Our “Health Care Reform”, AKA “Obamacare”, AKA “The affordable care act”, just gave these people millions of new customers. We are required by law to give them money, and they in turn are required to take it.

If we really want to reform healthcare, perhaps we should start a program like the Swiss. Of course there’s no way we could do it overnight, but maybe sliding introduction. Start with not for profit entities, like hospitals, and make insurance companies not for profits, maybe start out with a fifty two to one ratio rather than twelve to one, so that the CEO can’t make more in a week than his lowest paid employee makes in a year. That would still put the CEO of an operation that had minimum wage employees at around a million a year.

Capitalist that I am, I just can’t justify the individual incomes at the top of the scale.
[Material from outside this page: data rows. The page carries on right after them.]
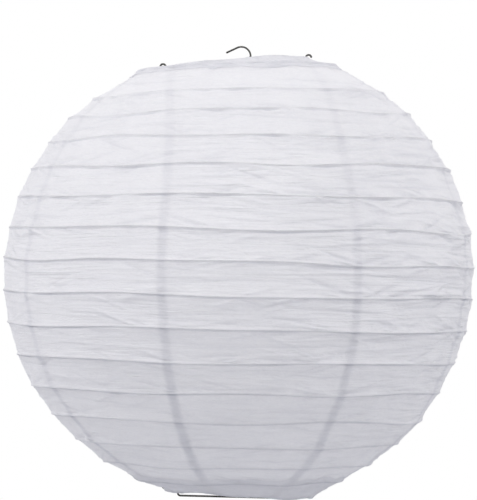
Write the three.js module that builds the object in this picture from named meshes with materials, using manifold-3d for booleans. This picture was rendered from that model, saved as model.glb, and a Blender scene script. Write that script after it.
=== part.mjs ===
// Accordion paper lantern: a round paper shade on parallel wire ribs, folding flat like a bellows, held open by a
// bent-wire expander and hung from a wire hook.
//
// Millimetres, +Z up. The origin is the underside of the hook's bend, where it bears on whatever holds the lantern.
// The expander's two legs and the hook lie in the XZ plane. Every ring and rib is centred on the Z axis.

import * as THREE from "three";
import { mergeVertices } from "three/addons/utils/BufferGeometryUtils.js";
import Module from "manifold-3d";

// ---- driving dimensions ----
const SHADE_DIAMETER = 762; // over the paper at the widest ribs
const BELLY_HALF_HEIGHT = 367; // vertical half axis of the ellipse that the ribs lie on
const BELLY_RISE = 7; // the ellipse's middle, above the middle between the two mouth rings
const RIBS_PER_HALF = 8;
const RIB_SPREAD = 351; // rib heights are this times the sine of an angle
const RIB_STEP = THREE.MathUtils.degToRad(8.33); // of that angle, from rib to rib
const RIB_STEP_GAIN = 0.0085; // and its growth with each rib
const RING_RADIUS = 118; // of the two mouth rings, to the wire's middle
const RING_HALF_SPACING = 346; // from the shade's middle up or down to a mouth ring
const SHOULDER_LIFT = 18; // how far the stretched top raises its first rib, which leaves a nearly flat shoulder
const HOOK_RISE = 28.4; // from the top ring up to the underside of the hook's bend

const RIB_WIRE = 0.6; // wire radii
const RING_WIRE = 1.5;
const FRAME_WIRE = 1.6;
const HOOK_WIRE = 1.5;

const PAPER = 0.4; // thickness of the paper's solid
const PAPER_GAP = 0.3; // between the paper's solid and the wire under it
const PAPER_END_GAP = 0.2; // each band stops this far short of the rib's middle
const PAPER_DIP = 3; // how far a band sinks between two ribs

const SEAT_RADIUS = 4.4; // wire centre line where the expander curls round a mouth ring
const CREST_HEIGHT = 5; // centre of the curl over the top ring
const BEND_RADIUS = 4; // every other bend in the expander
const FOOT_HALF_SPAN = 98; // where the expander drops through the bottom ring
const FOOT_DROP = 6.5; // from the bottom ring down to the cross bar

const BAR_DROP = 16; // from the top ring down to the spreader bar
const BAR_PEAK = 6; // height of the spreader bar's middle kink
const BAR_PEAK_HALF_WIDTH = 14;
const EYE_CLEARANCE = 0.45; // between a wire and the eye that loops round it

const SHANK_OFFSET = 19.6; // sideways, from the eye to the hook's upright
const HOOK_BEND_RADIUS = 15;
const HOOK_TIP_LENGTH = 19.5;
const HOOK_TIP_SLOPE = THREE.MathUtils.degToRad(25);

const AROUND = 32; // flats round a ring or rib
const WIRE_SIDES = 8;
const RIB_SIDES = 5;
const STEPS_PER_QUARTER = 4; // of a wire's bend

// ---- levels ----
const TOP_RING_Z = -HOOK_RISE;
const SHADE_MIDDLE_Z = TOP_RING_Z - RING_HALF_SPACING;
const BOTTOM_RING_Z = SHADE_MIDDLE_Z - RING_HALF_SPACING;
const BAR_Z = TOP_RING_Z - BAR_DROP;
const PIVOT_Z = BAR_Z + BAR_PEAK;
const HOOK_TOP_Z = HOOK_WIRE; // wire centre line at the top of the hook's bend
const LEG_X = RING_RADIUS + SEAT_RADIUS;

// ---- materials ----
const paperMaterial = new THREE.MeshStandardMaterial({
  color: 0xeeedf1,
  roughness: 0.85,
  metalness: 0,
});
const ribMaterial = new THREE.MeshStandardMaterial({
  color: 0xc9cbcf,
  roughness: 0.45,
  metalness: 1,
});
const wireMaterial = new THREE.MeshStandardMaterial({
  color: 0x75746f,
  roughness: 0.3,
  metalness: 1,
});

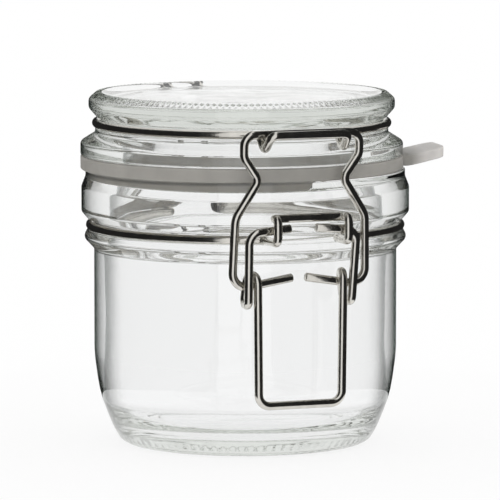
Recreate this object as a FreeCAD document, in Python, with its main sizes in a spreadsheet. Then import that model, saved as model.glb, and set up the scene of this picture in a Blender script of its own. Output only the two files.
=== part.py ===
import FreeCAD, Part
import math
import os
import Sketcher
from FreeCAD import Vector

# Clip-top preserving jar: pressed glass jar and lid, a silicone sealing ring with a pull tab between
# them, and a closure bent from round wire. The origin is the centre of the foot on the standing
# surface, +Z runs up the jar's axis and the clip is on the -Y side, the hinge on the +Y side.

SIZES = {
    # glass jar: radii are set from the body's outside, heights above it from the body's top
    "body_radius": 44.4,
    "body_height": 57.2,
    "wall": 3.1,
    "floor_thickness": 5.2,
    "floor_crown": 0.5,
    "inner_corner": 10.5,
    "foot_inset": 8.1,
    "foot_round": 4.0,
    "heel_low_inset": 5.5,
    "heel_low_height": 4.3,
    "heel_mid_inset": 1.7,
    "heel_mid_height": 13.6,
    "heel_height": 26.0,
    "heel_round": 42.0,
    "punt_inset": 14.9,
    "punt_slope": 4.0,
    "punt_depth": 1.8,
    "bead_rise": 3.3,
    "bead_overhang": 3.1,
    "lip_overhang": 2.0,
    "neck_wire_rise": 6.8,
    "neck_groove_depth": 0.15,
    "collar_rise": 9.1,
    "collar_overhang": 3.7,
    "collar_height": 9.1,
    "rim_shoulder": 3.0,
    "rim_height": 5.2,
    "rim_overhang": 2.5,
    "mouth_inset": 4.2,
    "mouth_depth": 17.0,
    # sealing ring
    "seal_fit": 0.1,
    "seal_thickness": 4.0,
    "tab_length": 12.2,
    "tab_width": 19.0,
    "tab_thickness": 3.4,
    "tab_rise": 2.6,
    "tab_root_round": 8.0,
    "tab_corner": 4.0,
    "tab_bearing": -9.0,
    # glass lid: radii are set from its flange, heights from the sealing ring's top face
    "flange_overhang": 2.9,
    "flange_thickness": 3.9,
    "flange_step": 4.3,
    "flange_root_height": 6.6,
    "lid_neck_height": 8.0,
    "lid_wire_height": 9.4,
    "lid_groove_depth": 0.4,
    "bead_under_height": 11.0,
    "lid_bead_inset": 2.4,
    "lid_bead_bottom": 13.9,
    "lid_bead_top": 16.5,
    "lid_crest_inset": 4.9,
    "lid_height": 18.4,
    "crest_width": 1.4,
    "dish_inset": 9.8,
    "dish_depth": 1.3,
    "lid_roof": 4.4,
    "plug_gap": 1.5,
    "plug_wall": 4.1,
    "plug_taper": 0.9,
    "plug_depth": 6.0,
    # wire closure: half spans are across X, reaches are out from the jar's body or ring
    "wire_radius": 1.25,
    "wire_seat": 0.05,
    "ring_bend": 2.8,
    "tight_bend": 1.9,
    "bar_bend": 1.5,
    "eyelet_half_span": 10.8,
    "eyelet_reach": 10.0,
    "eyelet_room": 2.1,
    "eyelet_depth": 3.7,
    "eyelet_drop": 0.4,
    "hook_half_span": 12.0,
    "hook_start": 3.15,
    "hook_reach": 5.4,
    "hook_drop": 4.0,
    "bridge_half_span": 11.7,
    "bridge_step": 4.7,
    "bridge_rise": 0.7,
    "hinge_eye_half_span": 9.5,
    "hinge_eye_room": 0.35,
    "hinge_eye_sweep": 285.0,
    "hinge_reach": 7.9,
    "hinge_leg_half_span": 5.0,
    "hinge_pin_end": 2.4,
    # lever, heights down from its pivot
    "lever_stub_end": 3.8,
    "lever_stub_rise": 1.05,
    "lever_half_span": 16.4,
    "lever_shoulder_bend": 3.6,
    "lever_clearance": 0.3,
    "lever_pivot_room": 0.85,
    "elbow_half_span": 15.8,
    "elbow_back_half_span": 15.3,
    "elbow_inset": 0.35,
    "elbow_back_step": 0.05,
    "elbow_drop": 21.45,
    "cap_half_span": 13.1,
    "cap_back_half_span": 14.3,
    "cap_inset": 1.5,
    "cap_clearance": 0.25,
    "cap_bend_room": 0.15,
    "cap_headroom": 0.6,
    "handle_half_span": 12.7,
    "handle_inset": 0.15,
    "handle_drop": 50.45,
    "handle_corner": 3.4,
    # bail, heights down from its top run
    "bail_pivot_drop": 16.05,
    "bail_hook_offset": 0.2455,
    "bail_hook_rise": 0.7,
    "bail_stub_end": 1.95,
    "bail_stub_slope": 9.2,
    "bail_hip_room": 0.9,
    "bail_foot_room": 1.5,
    "bail_foot_bend": 4.2,
    "bail_hip_drop": 23.9,
    "bail_hip_bend": 6.0,
    "bail_waist_half_span": 12.9,
    "bail_waist_drop": 13.1,
    "bail_waist_bend": 2.8,
    "bail_shoulder_half_span": 17.6,
    "bail_shoulder_drop": 6.3,
    "bail_shoulder_bend": 3.6,
    "bail_top_bend": 3.2,
    # side play left by the loose wires, towards -X
    "lid_play": 1.1,
    "lever_play": 2.05,
    "bail_play": 1.6,
}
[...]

The contributions these people make to society don’t justify them and our economy can’t justify either. This is a cost we can address that will have direct impact on all the other costs down the line.

One comment on “Medical costs

  1. Spiridoula says:

    I think that the system is broken when prisons and insurance companies are privatized and for profit. Funny how most hospitals in our state are not for profit and still closing or merging. The change has to be radical and unfortunately I cannot think of one politician willing to separate from their “sponsors” to start it. I commend the President for trying I get the ball rolling – even if the bill became so twisted it allowed the Monsanto protection act to pass.